What this task involves
Tally how many lines of these entries hold the string "with". Return the number alone.

[Records from a collection]
· · · · · · ·

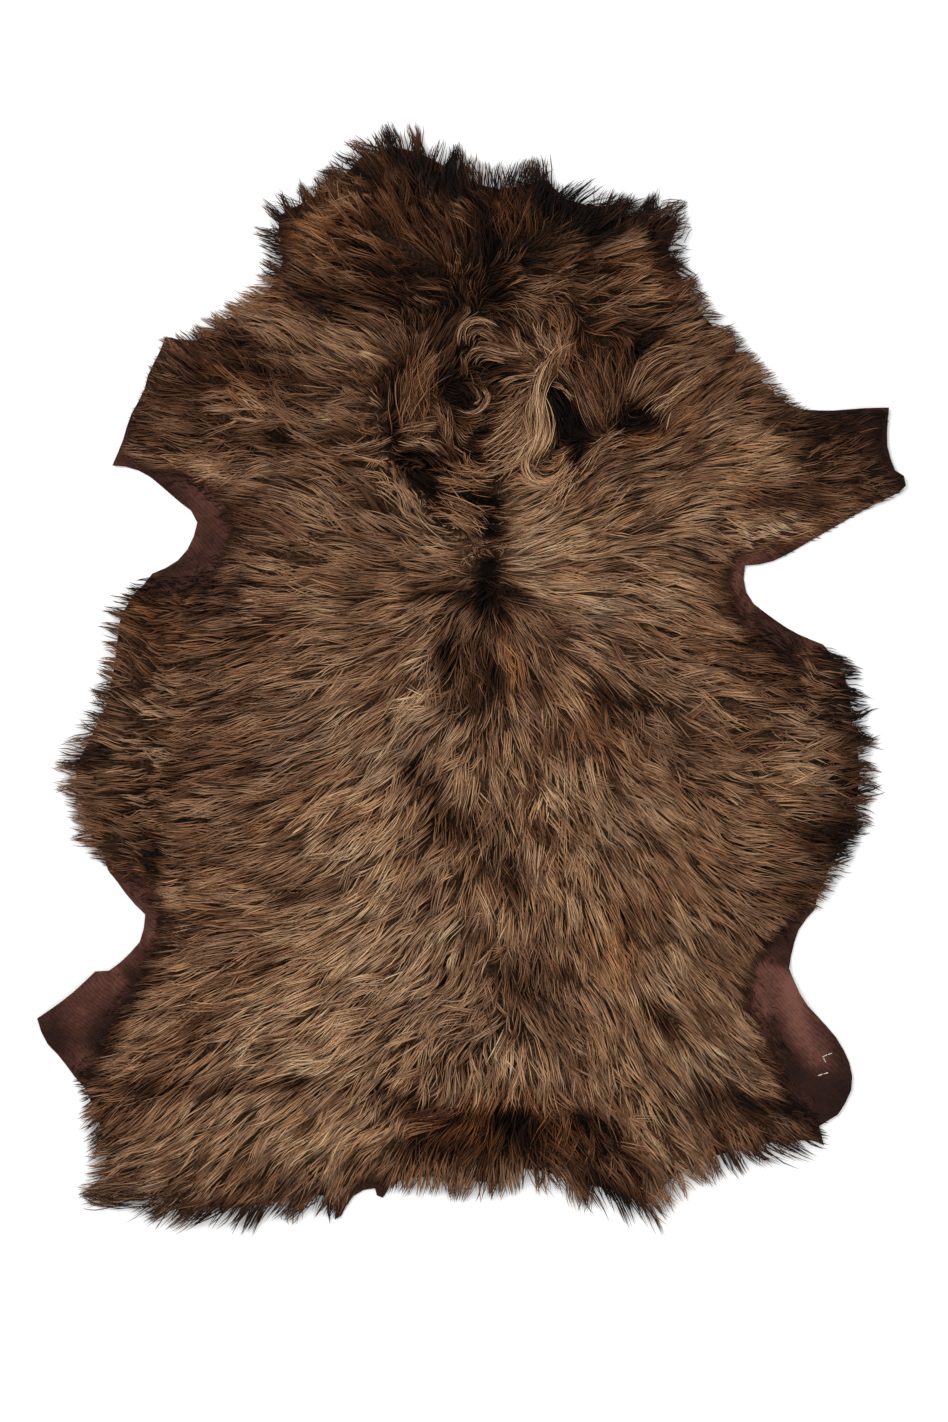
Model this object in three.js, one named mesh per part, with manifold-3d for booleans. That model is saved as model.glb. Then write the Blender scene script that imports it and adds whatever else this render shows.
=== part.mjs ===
// A shearling: one whole sheepskin with its long wool left on, laid out flat with the wool up.
// Millimetres, +Z up. +Y runs towards the neck and +X towards the right foreleg. The origin is on
// the surface that the hide lies on, under the middle of its footprint.
// Two solids: the tanned skin, and the wool on it as a lumpy slab with locks round its rim.
import * as THREE from "three";
import { mergeVertices } from "three/addons/utils/BufferGeometryUtils.js";
import Module from "manifold-3d";

const wasm = await Module();
wasm.setup();

// Driving sizes.
const SKIN_THICKNESS = 1.5;
const GAP = 0.32; // between the skin's wool side and the wool
const PILE = 21; // depth of the wool as it lies, on the sides of the body
const EDGE_STEP = 14; // spacing of points along a curved edge
const KEPT_SHARE = 0.9; // least share of the overhang that a point of the skin's edge keeps
const SKIN_GRID = 40; // spacing of the height points of the skin
const WOOL_GRID = 22; // spacing of the height points of the wool
const MARGIN = 40; // how far the height grids run past the outline
const UPPER_FLOOR = -20; // where the block under an upper surface ends, below everything
const LOWER_FLOOR = -30; // where the block under a lower surface ends, below that
const CUTTER_REACH = 100; // how far the outline's cutter runs up and down
const WELD = 1e-4; // how near each other two corners are one

// The wool's rim: how high it stands there, and how far in it reaches its full depth.
const WOOLLY_RIM = { height: 9, rise: 34 };
const BARE_RIM = { height: 2.6, rise: 62 };

// Locks that hang over the skin's edge. lip: how far the slab itself does, as a share of the
// overhang. lean: how much a lock follows the lie of the wool. longest: its greatest length, as a
// share of the overhang. past: how far beyond the slab it starts to narrow. clear: how far above
// the slab's underside it runs until there, give or take uneven.
const LOCK = {
  spacing: 11.5, width: 12.5, root: 10, lip: 0.4, height: 6.5, tip: 0.5, swayDegrees: 15, lean: 0.5,
  longest: 2.2, past: 2.3, clear: 2.2, uneven: 0.7,
};

// How locks differ from one to the next, as waves along the rim: each wave's step from lock to
// lock in radians, and the share of a lock's length, width and height that it changes. overrun:
// how far the mean lock runs, as a share of its way to the outline.
const VARIED = {
  swayStep: 2.4, lengthStep: 1.7, clearStep: 1.9, length: 0.12, width: 0.12, height: 0.1, overrun: 1.05,
};

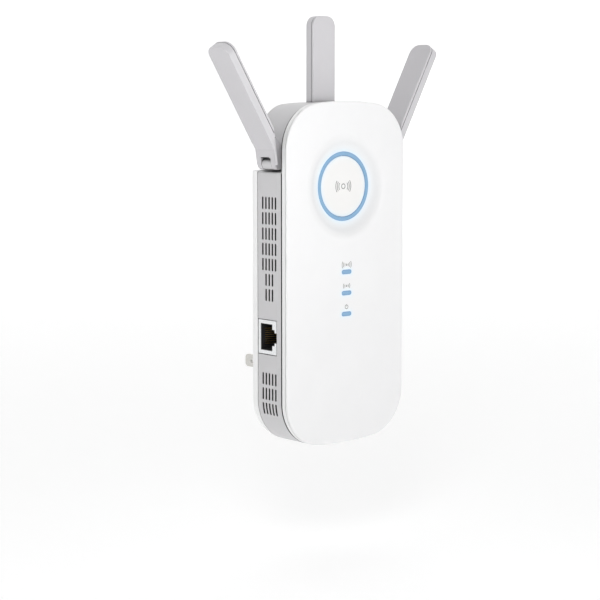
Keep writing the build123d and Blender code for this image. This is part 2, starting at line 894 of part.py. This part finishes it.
def side_cable(side):
    """Cable from the board to the hinge of a side antenna."""
    start = (side * connector_x[-1], board_y[1] + connector_height, connector_z)
    rise = (start[0], side_cable_y, connector_z)
    turn = (side * 25.5, side_cable_y, 108)
    drop = (side * 25.5, side_cable_y, 102.5)
    return coax((start, rise, turn, drop, (side * 27.4, side_cable_y, 101)), 1.6)


def centre_cable():
    """Cable from the board to the hinge of the centre antenna."""
    start = (0, board_y[1] + connector_height, connector_z)
    rise = (0, centre_cable_y, connector_z)
    return coax((start, rise, (0, centre_cable_y, 110.3), (0, -37.75, 108.8)), 0.9)


# ---- power supply ----
def on_supply(x, height, z):
    """Box that stands on the rear of the power supply board."""
    return block(x, (psu_board_y[1], psu_board_y[1] + height), z)


def psu_board():
    return block((-psu_board_x, psu_board_x), psu_board_y, psu_board_z)


def insulating_sheet():
    """Thin sheet between the two boards, with holes for the low-voltage wires."""
    sheet = block((-sheet_half, sheet_half), sheet_y, sheet_z)
    for x in power_wire_x:
        sheet -= rod_y(sheet_hole_radius, x, (sheet_y[0] - 1, sheet_y[1] + 1), power_wire_z)
    return sheet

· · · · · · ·

Output for this task
4